News
Saturday Selections - December 5, 2020
Living clouds (5 min)
How do they do it? Thousands of starlings, flying at speeds of 50 miles per hour, moving in such precision together that they look like living clouds!
We can't control COVID (or much of anything else)
"How quickly we went from the 'we acknowledge we can’t control this' of the UCSF panel of experts to the 'we absolutely can and will control this' of elected officials. The shift from 'most of us are going to get sick but let’s care for and protect the vulnerable' to 'everyone must avoid getting sick at all costs' is a significant one. Now, if anyone contracts COVID, it’s not because it’s a novel virus we don’t understand, but because someone failed. Practical atheists want control. When control is lost, someone is to blame."
A less controversial way to reduce gun deaths?
Guns are used to kill, but also to save lives too, so any time a government tries to impliment any form of gun control, it is controversial. But is there a way to reduce gun deaths that would be far less controversial?
Blessed are the unoffendable
This is an article that will greatly help a great deal of us.
5 biggest little ways to improve your marriage
This post is based on a 1992 book, very popular in Christians circles, called The 5 Love Languages, which proposed that there are 5 different ways that people like to be loved and like to express love. While this isn't an idea that should be put on par with biblical revelation, it does have a common-sense appeal: we all know that some folks really like gifts no matter how small, and others who respond to touch, and some who best appreciate words of encouragement. And the Golden Rule, as spelled out in Matthew 7:12, is a biblical grounding for the general underlying principle that just as we would like people to show affection for us in the way we best like to receive it, we should offer the same consideration in how we express love.
Thomas Sowell on the difference between conservatives and liberals (4 minutes)

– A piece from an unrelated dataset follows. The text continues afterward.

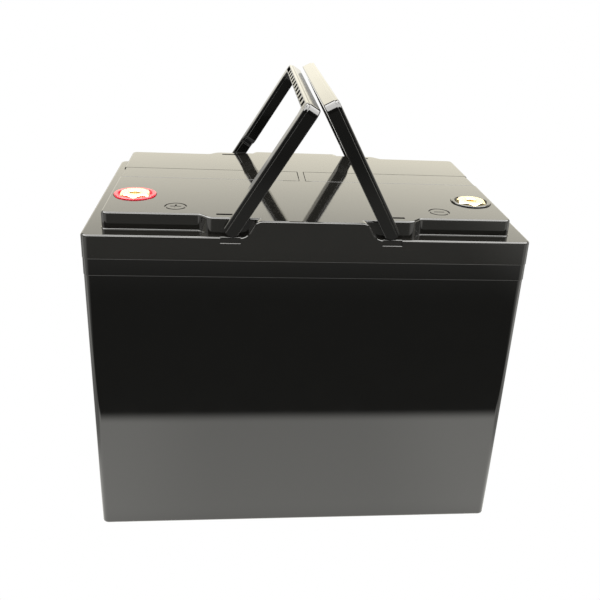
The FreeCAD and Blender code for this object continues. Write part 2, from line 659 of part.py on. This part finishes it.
def cable_output_negative():
    y = BOARD_CABLE_Y[1]
    points = [Vector(62, y, BOARD_CABLE_Z), Vector(96, y, BOARD_CABLE_Z),
              Vector(TERMINAL[0], 10, TOP_CABLE_Z), Vector(TERMINAL[0], -25, TOP_CABLE_Z)]
    return round_cable(points, 12, CABLE_R)


def lug(ring_at, plate_z, cable_z):
    """Ring lug: flat ring on a stud or bolt, and a crimped barrel towards +Y."""
    ring = cylinder(7.5, Vector(ring_at.x, ring_at.y, plate_z), Z, LUG_T)
    palm = box(ring_at.x - 4, ring_at.x + 4, ring_at.y, ring_at.y + 11, plate_z, plate_z + LUG_T)
    barrel = cylinder(LUG_R, Vector(ring_at.x, ring_at.y + 9.5, cable_z), Y, 13)
    hole = cylinder(M6_R + 0.1, Vector(ring_at.x, ring_at.y, plate_z - 1), Z, 4)
    crimp = cylinder(CABLE_R, Vector(ring_at.x, ring_at.y + 10, cable_z), Y, 14)
    return fused([ring, palm, barrel]).cut(hole).cut(crimp)


def cable_lugs():
    lugs = []
    for sign in (-1, 1):
        lugs.append(lug(Vector(sign * CELL_X[-1], -POST_Y, 0), BAR_TOP_Z, BAR_CABLE_Z))
        lugs.append(lug(terminal_at(sign, 0), INSERT_Z[0] - LUG_T, TOP_CABLE_Z))
    return group(lugs)


# ---------------------------------------------------------------- every piece by name
PIECES = {
    "case": case,
    "lid": lid,
    "lid_seal": lid_seal,
    "vent_cover_left": lambda: vent_cover(-1),
    "vent_cover_right": lambda: vent_cover(1),
    "terminal_ring_positive": lambda: terminal_ring(-1),
    "terminal_ring_negative": lambda: terminal_ring(1),
    "terminal_insert_positive": lambda: terminal_insert(-1),
    "terminal_insert_negative": lambda: terminal_insert(1),
    "terminal_bolts": terminal_bolts,
    "handle_left": lambda: handle("left"),
    "handle_right": lambda: handle("right"),
    "cell_spacers": cell_spacers,
    "end_plate_left": lambda: end_plate(-1),
    "end_plate_right": lambda: end_plate(1),
    "pack_straps": pack_straps,
    "busbar_positive_end": lambda: busbar(1, 2, -1),
    "busbar_link_1": lambda: busbar(1, 4, 1),
    "busbar_link_2": lambda: busbar(3, 6, -1),
    "busbar_link_3": lambda: busbar(5, 8, 1),
    "busbar_negative_end": lambda: busbar(7, 8, -1),
    "busbar_nuts": busbar_nuts,
    "foam_pad_base": foam_pad_base,
    "foam_pad_left": lambda: foam_pad(-1),
    "foam_pad_right": lambda: foam_pad(1),
    "cell_cover": cell_cover,
    "cover_rails": cover_rails,
    "bms_board": bms_board,
    "bms_standoffs": bms_standoffs,
    "bms_screws": bms_screws,
    "bms_transistors": bms_transistors,
    "bms_heatsink": bms_heatsink,
    "bms_terminals": bms_terminals,
    "balance_connector": balance_connector,
    "balance_leads": balance_leads,
    "cable_positive": cable_positive,
    "cable_battery_negative": cable_battery_negative,
    "cable_output_negative": cable_output_negative,
    "cable_lugs": cable_lugs,
}
for number in range(1, CELLS + 1):
    PIECES[f"cell_{number}"] = lambda n=number: cell(n)

os.makedirs("parts", exist_ok=True)
for name, make in PIECES.items():
    shape = make()
    print(f"{name}: valid {shape.isValid()}, {len(shape.Solids)} solids, {shape.Volume / 1000:.1f} cm3")
    shape.exportStep(f"parts/{name}.step")
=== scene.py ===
"""Looks of the battery pack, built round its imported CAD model. Metres, in the CAD frame, +Z up."""
import math

import bmesh
import bpy
from mathutils import Matrix, Vector, noise


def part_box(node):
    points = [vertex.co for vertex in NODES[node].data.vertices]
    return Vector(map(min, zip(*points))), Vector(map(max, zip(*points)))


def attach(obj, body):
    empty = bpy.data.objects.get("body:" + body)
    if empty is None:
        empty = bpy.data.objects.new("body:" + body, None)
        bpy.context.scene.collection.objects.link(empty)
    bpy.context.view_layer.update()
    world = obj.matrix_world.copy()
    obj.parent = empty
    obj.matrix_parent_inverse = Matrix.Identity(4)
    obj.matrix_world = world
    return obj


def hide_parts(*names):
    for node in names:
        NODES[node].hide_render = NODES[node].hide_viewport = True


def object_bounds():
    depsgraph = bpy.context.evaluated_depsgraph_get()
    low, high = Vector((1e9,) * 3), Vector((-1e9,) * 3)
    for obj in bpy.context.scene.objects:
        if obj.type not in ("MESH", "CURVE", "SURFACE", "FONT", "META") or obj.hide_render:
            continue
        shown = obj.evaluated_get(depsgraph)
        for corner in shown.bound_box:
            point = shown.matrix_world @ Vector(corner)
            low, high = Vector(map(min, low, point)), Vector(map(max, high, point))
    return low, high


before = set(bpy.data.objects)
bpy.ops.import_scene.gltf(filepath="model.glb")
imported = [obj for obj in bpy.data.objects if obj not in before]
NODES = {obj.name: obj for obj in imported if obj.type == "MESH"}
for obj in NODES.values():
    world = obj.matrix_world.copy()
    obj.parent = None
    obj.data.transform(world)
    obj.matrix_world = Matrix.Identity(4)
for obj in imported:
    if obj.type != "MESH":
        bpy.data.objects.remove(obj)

CAD_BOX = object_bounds()
MM = 0.001


# ---------------------------------------------------------------- node trees
class Graph:
    """Short forms for building a node tree."""

    MIX_A, MIX_B, MIX_RESULT = 6, 7, 2      # colour sockets of a Mix node, whose names aren't unique

    def __init__(self, tree):
        self.tree = tree
        tree.nodes.clear()

    def add(self, kind, **values):
        """A new node. Each value goes to the input of that name, or else to the node's own setting."""
        node = self.tree.nodes.new(kind)
        for key, value in values.items():
            name = key.replace("_", " ")
            if name in node.inputs:
                self.put(node.inputs[name], value)
            else:
                setattr(node, key, value)
        return node

    def put(self, socket, value):
        if isinstance(value, bpy.types.NodeSocket):
            self.tree.links.new(value, socket)
        elif isinstance(value, bpy.types.Node):
            self.tree.links.new(value.outputs[0], socket)
        else:
            socket.default_value = value

    def math(self, operation, a, b=0.5):
        node = self.tree.nodes.new("ShaderNodeMath")
        node.operation = operation
        self.put(node.inputs[0], a)
        self.put(node.inputs[1], b)
        return node.outputs[0]

    def product(self, first, *others):
        for other in others:
            first = self.math("MULTIPLY", first, other)
        return first

    def sum(self, first, *others):
        for other in others:
            first = self.math("ADD", first, other)
        return first

    def ramp(self, value, low, high, at_low=0.0, at_high=1.0):
        """Straight run from at_low to at_high while the value goes from low to high."""
        return self.add("ShaderNodeMapRange", Value=value, From_Min=low, From_Max=high,
                        To_Min=at_low, To_Max=at_high).outputs[0]

    def rise(self, value, low, high):
        """0 below low, 1 above high, smooth between."""
        node = self.add("ShaderNodeMapRange", Value=value, From_Min=low, From_Max=high)
        node.interpolation_type = "SMOOTHSTEP"
        return node.outputs[0]

    def fall(self, value, low, high, share=1.0):
        """1 below low, that share less above high, smooth between."""
        return self.math("SUBTRACT", 1.0, self.product(self.rise(value, low, high), share))

    def blend(self, factor, color_a, color_b):
        node = self.add("ShaderNodeMix", data_type="RGBA")
        self.put(node.inputs["Factor"], factor)
        self.put(node.inputs[self.MIX_A], color_a)
        self.put(node.inputs[self.MIX_B], color_b)
        return node.outputs[self.MIX_RESULT]

    def axes(self, vector):
        """The vector's X, Y and Z."""
        split = self.add("ShaderNodeSeparateXYZ", Vector=vector)
        return [split.outputs[axis] for axis in "XYZ"]

    def show_white_to_camera(self, light, white, output):
        """Reflections and shading get the light, and the camera itself sees plain white."""
        path = self.add("ShaderNodeLightPath")
        mix = self.add("ShaderNodeMixShader", Fac=path.outputs["Is Camera Ray"])
        self.put(mix.inputs[1], light)
        self.put(mix.inputs[2], white)
        self.put(self.add(output).inputs["Surface"], mix)


def opaque(color):
    return (*color, 1)


# ---------------------------------------------------------------- camera
CAMERA_AT = Vector((-41.93, -497.68, 348.27)) * MM
CAMERA_YAW = 0.12336            # towards +X from +Y, radians
CAMERA_PITCH = 0.39444          # below the horizon
CAMERA_ROLL = 0.05914
CAMERA_LENS = 46.14             # focal length, mm
CAMERA_SENSOR = 36
CAMERA_SHIFT = (-0.04403, -0.0309)      # the view is off the lens's axis
CAMERA_CLIP = (0.02, 50)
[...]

While Sowell is not making a specifically Christian argument here, his definition of the conservative understanding – that Man is intrinsically flawed – lines up with what the Bible says about our fallen nature. He also speaks to the very biblical notion (Prov 27:14) that good intentions are not enough, and that utopia is an impossible ideal (so long as we on this side of heaven). That last point might be misunderstood as being apathetic, or an uncaring response to evil, as if he is saying "We can't do anything, so why bother!" But his point is, we can do many things, but we can't do everything, so choices need to be made. And possible good achieved is better than impossible good intended.
(To clarify the conservative and liberal labels used here don't reference Canada's political parties, though the Liberal Party does largely align with Liberal values as Thomas Sowell defines them.)